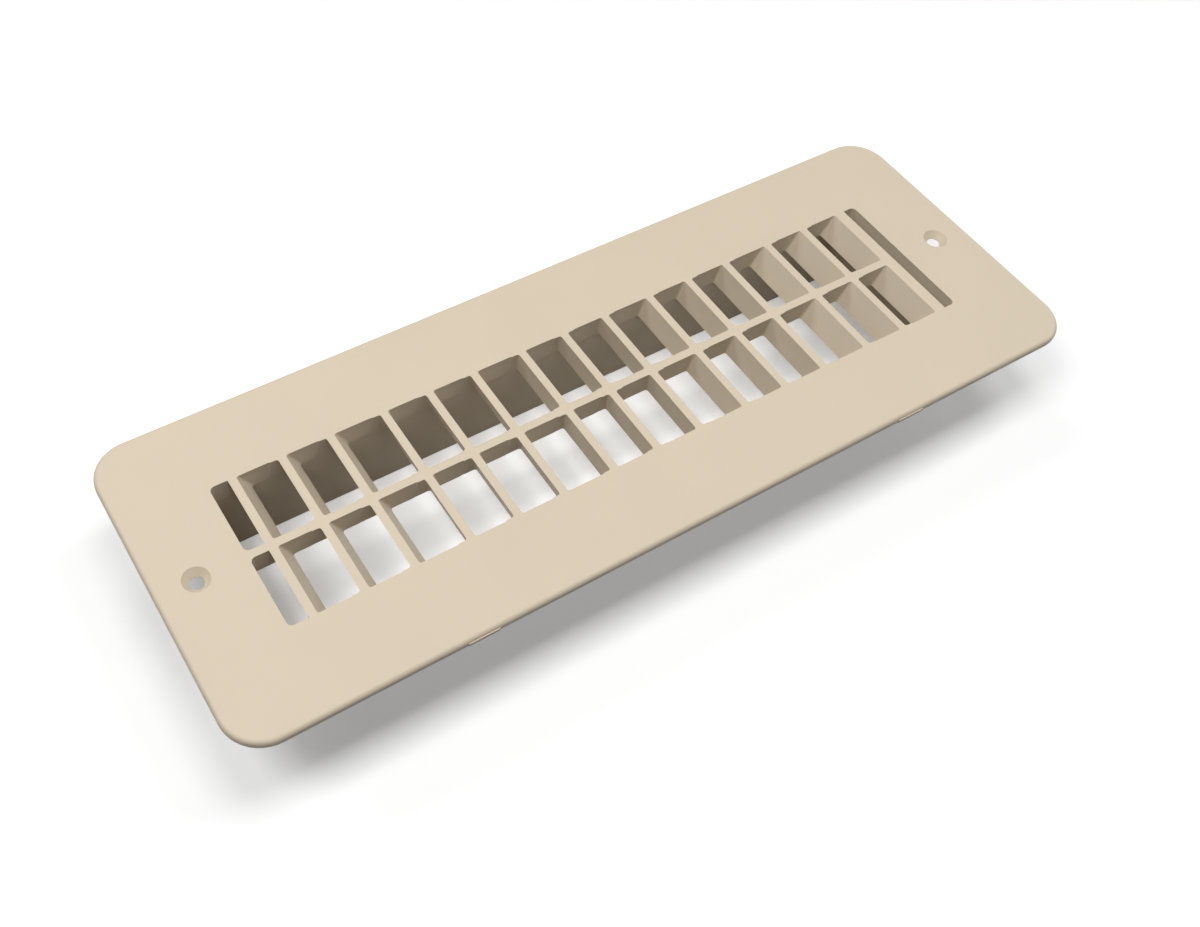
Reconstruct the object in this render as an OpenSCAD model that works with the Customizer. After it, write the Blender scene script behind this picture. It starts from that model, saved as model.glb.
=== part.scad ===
// Floor and ceiling register for a flat duct: one injection-moulded piece.
// A thin face plate carries a fanned grille and a collar that drops into the duct.
// Origin: middle of the plate's underside, where the plate meets the floor.
// X runs along the grille, Y across it, and Z points out of the face.

/* [Duct] */
// Inside width of the duct (2-1/4 in)
duct_w = 57.15; // [45:0.05:110]
// Inside length of the duct (10 in)
duct_l = 254; // [200:0.5:360]
// Free space between the collar and the duct on each side, at the top
duct_gap = 0.8; // [0.3:0.1:2]

/* [Face plate] */
// How far the plate reaches past the duct on every side (1 in)
overlap = 25.4; // [16:0.1:40]
// Thickness of the plate
plate_t = 2.4; // [2:0.1:4]
// Corner radius of the plate seen from above (1/2 in)
plate_r = 12.7; // [6:0.1:16]
// Rounding of the plate's upper edge
edge_r = 1.5; // [0.5:0.1:1.8]

/* [Screw holes] */
// Bore for the screw's shank
shank_d = 4.4; // [3:0.1:5.5]
// Width of the countersink at the face
head_d = 8.3; // [6.5:0.1:11]
// Full angle of the countersink
head_angle = 82; // [82:1:100]

/* [Collar] */
// Depth of the collar below the plate
collar_h = 32.5; // [15:0.5:60]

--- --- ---

#### Set problem:
Starting at the top of the data above, repeat every line exactly until the line containing "duct_gap = 0.8; // [0.3:0.1:2]" has been given, then stop.

#### Solution below:
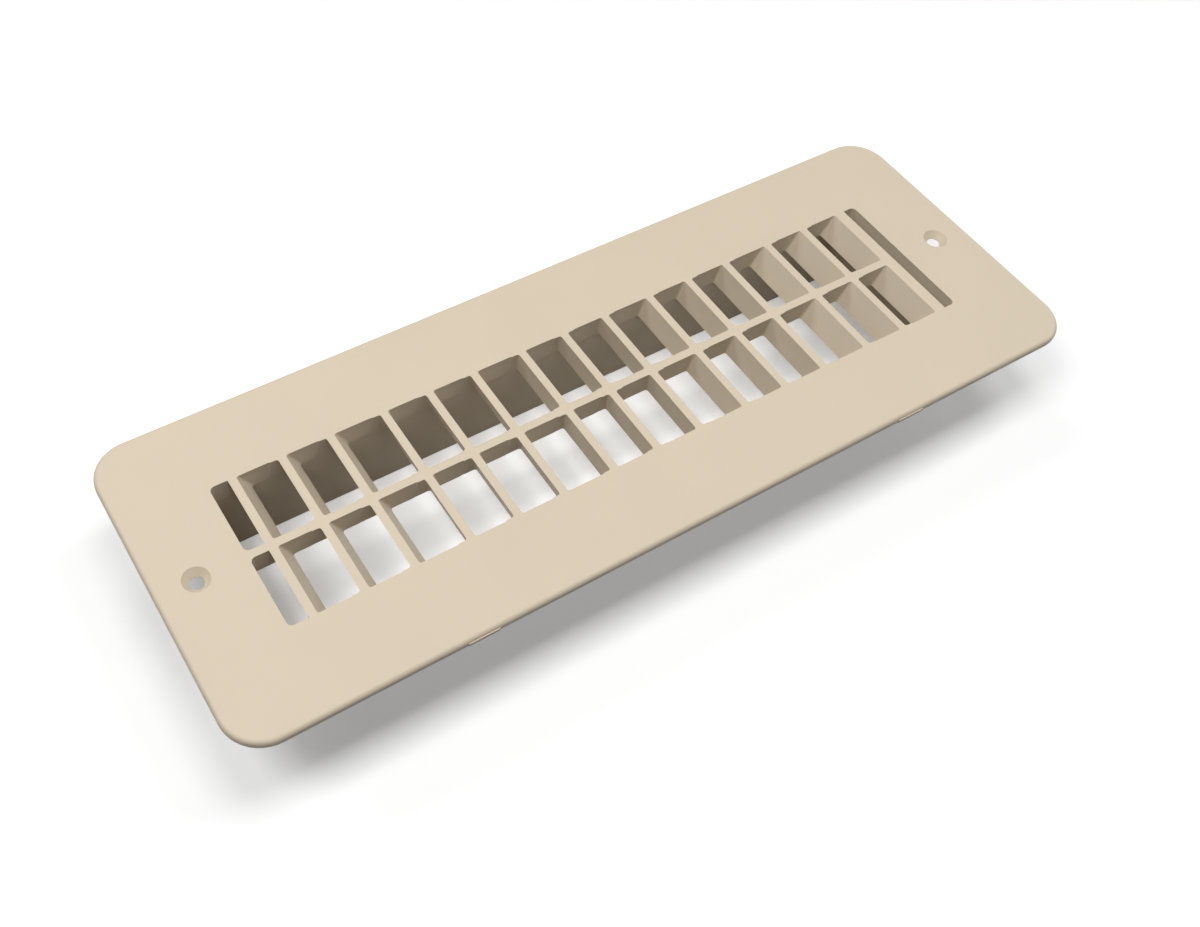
Reconstruct the object in this render as an OpenSCAD model that works with the Customizer. After it, write the Blender scene script behind this picture. It starts from that model, saved as model.glb.
=== part.scad ===
// Floor and ceiling register for a flat duct: one injection-moulded piece.
// A thin face plate carries a fanned grille and a collar that drops into the duct.
// Origin: middle of the plate's underside, where the plate meets the floor.
// X runs along the grille, Y across it, and Z points out of the face.

/* [Duct] */
// Inside width of the duct (2-1/4 in)
duct_w = 57.15; // [45:0.05:110]
// Inside length of the duct (10 in)
duct_l = 254; // [200:0.5:360]
// Free space between the collar and the duct on each side, at the top
duct_gap = 0.8; // [0.3:0.1:2]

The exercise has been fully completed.